One program you will need is Microsoft©Word. The simple Microsoft©Wordpad does not have enough features to help much in writing a novel and notepad is completely useless except perhaps for some simple notes. Microsoft©Word is the way to go if you plan on being a serious writer. This program is very handy for the future formatting, word counting, spell check and grammar and other important forms of manuscript formation. Spend a day or so just getting used to the program. If you are already a Word user, you are ready to start the process. I use a very old copy, Word2000©, and have always been happy with it, am used to it and will probably always use it because of its easy to use functions. No doubt what is available now is probably better but I hate learning new programs and would rather spend my time actually writing.
Starting Your Draft Copy
Start with Chapter One and continue till the end. I know that sounds simple but it is actually not as easy as it sounds. Many new writers make the terrible mistake of getting stuck on the first chapter and never progressing to the next. They write it and rewrite it and correct it and change it and never get anywhere. The chapter gets longer while chapter two sits on a hill waiting to be discovered. Or, they flip flop all over the place from chapter to chapter, a bit here and a bit there, and never really get the feeling of the story as a reader would feel it. And, remember, you are writing for the reader. Start on the first chapter and do not worry about spelling or grammar or errors...Just write. Next chapter and then the next chapter. Until you have written the whole story out. This is called your Draft. If you worry too much about the beauty of the story, the story may never get written. You will have more than enough time to correct (edit) the finished draft when the time is right. The main thing is to get that story down in print in a beginning to end form.
Each finished chapter should be somewhere in the area of three thousand words. The final manuscript somewhere around eighty thousand words. The drafts of each chapter would probably only be about a thousand or two. Do not worry about that. You can worry about actually counting words once you are in the editing stage. Again, worrying about word count during the draft stage can hold back the actual thoughts flowing from your mind and through your fingers. You can plump it up later during the second draft, filling in more detailed descriptions and details in order to make the reader see what you see in your own head. The main idea is to get that story down from beginning to end as it would be told if someone was just listening to you talk. Do not worry if it does not sound exactly right and things seem to be missing, you can worry about all that later. Just write and don't look back.
Monday to Friday Work Schedule
10:30am till 10:45am
12 Noon till 1pm
3:30pm till 3:45pm
Saturday and Sunday
Scheduling A Work Day
Plan on about one chapter per day during the draft stage. Or, if you prefer, plan a certain amount of hours per day, each day. Like any job, you do need to eat, sleep and rest. Treat it as a job. If you plan on working eight hours per day (recommended, not more than that per day), plan on a short break in the morning as well as another short break in the afternoon. Take an hour for lunch (thinking about your story, preferably and avoiding outside interference).

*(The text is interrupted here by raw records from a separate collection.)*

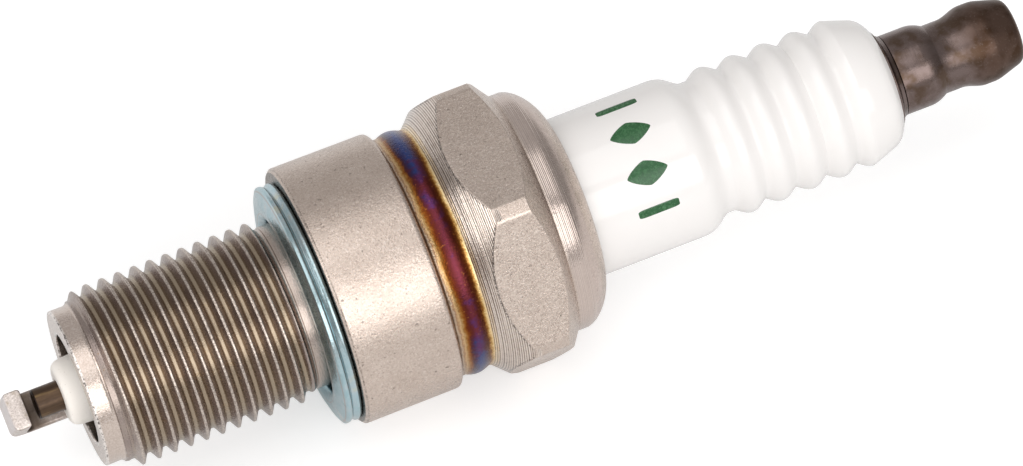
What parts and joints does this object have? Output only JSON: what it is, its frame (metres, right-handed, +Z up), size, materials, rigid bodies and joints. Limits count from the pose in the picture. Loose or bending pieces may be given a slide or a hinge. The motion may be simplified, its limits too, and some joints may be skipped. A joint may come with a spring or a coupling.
{
  "type": "spark plug",
  "caption": "Spark plug with a long threaded reach, captive folded gasket, hexagonal steel body, ribbed glazed insulator and screwed terminal nut.",
  "frame": {"origin": "on the plug's axis, at the face of the body that the gasket seals against", "axes": "+X along the axis towards the terminal, +Z up with one flat of the hexagon facing down"},
  "size_m": [0.0801, 0.0232, 0.0206],
  "materials": {
    "nickel_plated_steel": "satin nickel plate with turning lines",
    "zinc_plated_sheet": "blue zinc",
    "nickel_alloy": "bare, bright at the cut end",
    "glazed_alumina": "white gloss glaze",
    "fired_nickel_alloy": "brown heat stain",
    "copper": "bare",
    "seal_glass": "opaque fused glass",
    "darkened_steel": "tarnished brown-grey",
    "plain_steel": "bare",
    "talc": "pressed powder"
  },
  "bodies": {
    "plug": {"metal_shell": "nickel_plated_steel", "ground_electrode": "nickel_alloy", "insulator": "glazed_alumina", "center_electrode": "fired_nickel_alloy", "copper_core": "copper", "glass_seal": "seal_glass", "terminal_stud": "darkened_steel", "seat_washer": "plain_steel", "lower_packing_ring": "plain_steel", "talc_fill": "talc", "upper_packing_ring": "plain_steel"},
    "gasket_ring": {"gasket": "zinc_plated_sheet"},
    "cap_nut": {"terminal_nut": "darkened_steel"}
  },
  "joints": [
    {"name": "gasket_turn", "type": "hinge", "parent": "plug", "child": "gasket_ring", "pos_m": [0, 0, -0.00039], "axis": [1, 0, 0], "continuous": true},
    {"name": "nut_off", "type": "slide", "parent": "plug", "child": "cap_nut", "axis": [1, 0, 0], "range_m": [0, 0.008]}
  ]
}
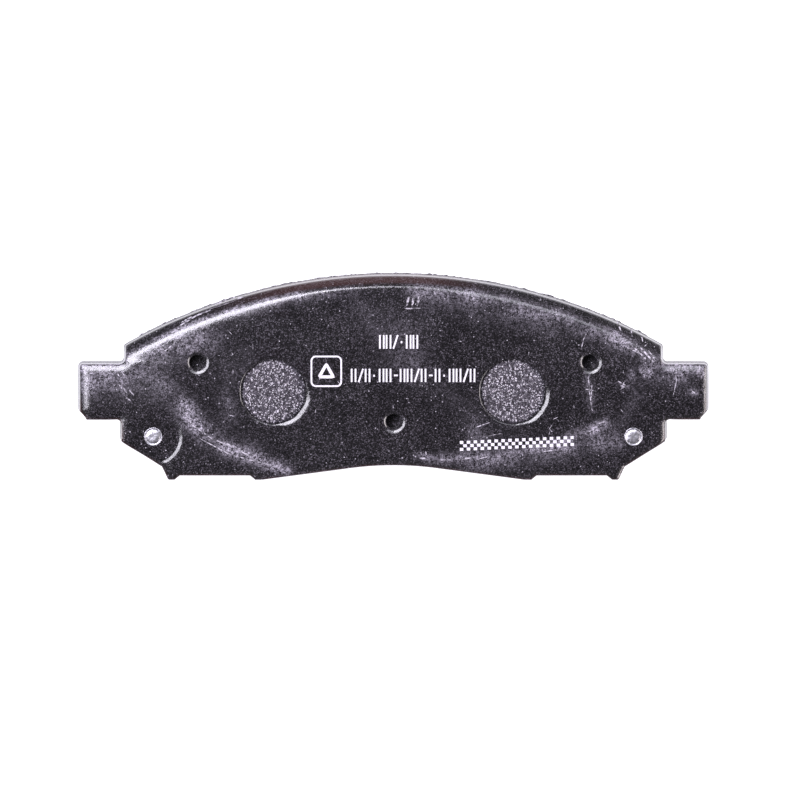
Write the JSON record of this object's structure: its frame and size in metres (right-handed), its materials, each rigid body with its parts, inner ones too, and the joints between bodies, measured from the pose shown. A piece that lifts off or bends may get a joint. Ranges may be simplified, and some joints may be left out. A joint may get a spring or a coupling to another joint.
{
  "type": "disc brake pad",
  "caption": "Flat disc brake pad: a black-coated steel plate with an arched top and two side ears, a grooved friction lining and riveted wear indicators.",
  "frame": {"origin": "middle of the pad's footprint, on the friction face that it lies on", "axes": "+X along the pad, from one ear to the other; +Y outwards to the rim of the disc, the arched side; +Z from the disc to the piston, normal to the back face"},
  "size_m": [0.17, 0.0554, 0.0165],
  "materials": {
    "coated_plate": "fine-textured semi-gloss black powder coat",
    "adhesive": "matt cured resin",
    "underlayer": "rough moulded composite",
    "friction": "ground granular composite",
    "spring_steel": "satin rolled strip",
    "zinc": "zinc plated, hammered end"
  },
  "bodies": {
    "root": {"backing_plate": "coated_plate", "bond_film": "adhesive", "underlayer": "underlayer", "friction_segment_left": "friction", "friction_segment_right": "friction", "wear_indicator_left": "spring_steel", "wear_indicator_right": "spring_steel", "rivet_left": "zinc", "rivet_right": "zinc"}
  },
  "joints": []
}
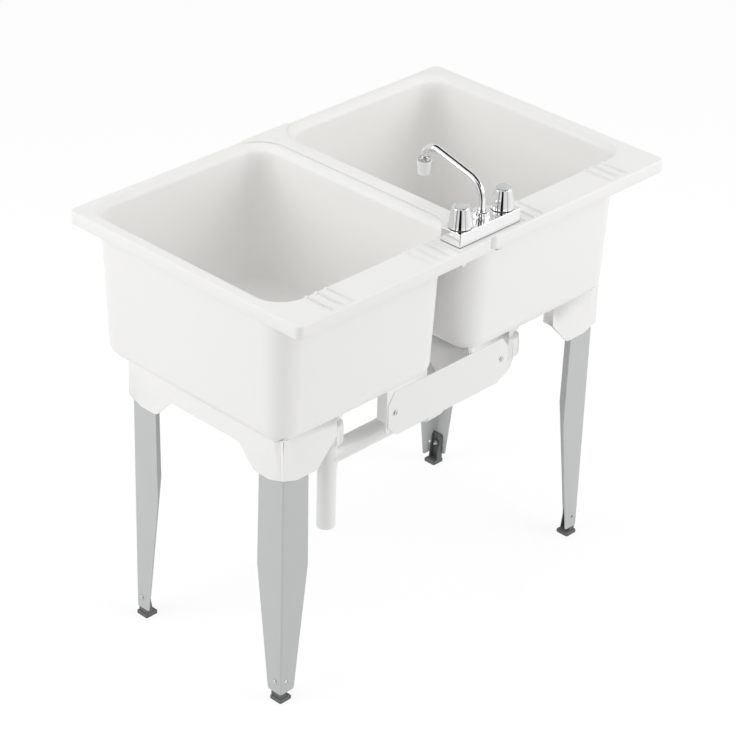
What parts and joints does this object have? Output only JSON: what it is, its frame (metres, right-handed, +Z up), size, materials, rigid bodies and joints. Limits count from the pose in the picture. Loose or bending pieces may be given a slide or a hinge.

Also, take at least Sundays off to be with family and friends or to just plain relax. Do not think story, do not write anything even if badly tempted. One problem writers have is actually knowing how to leave a story behind for even a day and doing something else since that story lives in our minds. It is hard to turn it off. Two days off a week would, of course, be ideal. When the story is really flowing well, you might not want to stop for a day but you must. Working sixteen hour days, seven days a week will kill you and your story. You must avoid burning out before the job is done. It can happen, believe me. Treat yourself well and be a good boss to yourself and your story when it is complete will reflect that good treatment.
Scheduling is very important. Decide when the best time of day would be for you to write. One thing I have found is that on waking, I can spend an hour with my first coffee, staring out the front window and thinking about where the story is going to go that day. When that hour is up, I sit down and write that chapter. A lot of the time can be spent just thinking. After all, the story is coming from your mind and your imagination. It is not a crime to sit and think, drink a coffee (or perhaps a tea, water or soda. Avoid Alcohol, as what you write today will most likely read like garbage tomorrow) and let your thoughts bounce around until something just feels perfectly right and needs to be typed out. You will hear dialogue in your head as your characters talk to each other. Let them talk. Do not be afraid of the voices in your head. They have something to say and you must take time to listen sometimes. Try to keep your mind on the story. Do not think of what you will be doing later, what a friend said yesterday, what you are cooking for dinner that night, unless, of course, it might be added into the story at some time. Keeping your mind on track is a discipline that is learned over time. It is a very hard discipline but it can also be an excellent form of meditation when you get used to it and really learn to use thinking time the right way.
Go Off The Grid
Outside interference can be a major obstacle to a good writing day. For that reason, I never open mail, check websites, book sales and royalties, or any other internet functions. All of that can wait till after the work day is done. I will not even go get or look at whatever snail-mail is delivered to my home until after my work is done. It just takes one thing to anger you, interest you or frustrate you and BOOM, you will never be able to write your story because your mind is too occupied with other thoughts. Your mind should be empty of everything except the job at hand and that is, writing. I cannot stress this enough. A whole day of work can be ruined by just a simple phone call or letter. Turn off the telephone, turn off the doorbell, disconnect the internet cable (Gasp? You can work offline), do not turn on that television or radio, do what you have to to ensure complete concentration on your story and the planned work for the day. Again, discipline and dedication are your owners and masters until the planned writing is complete.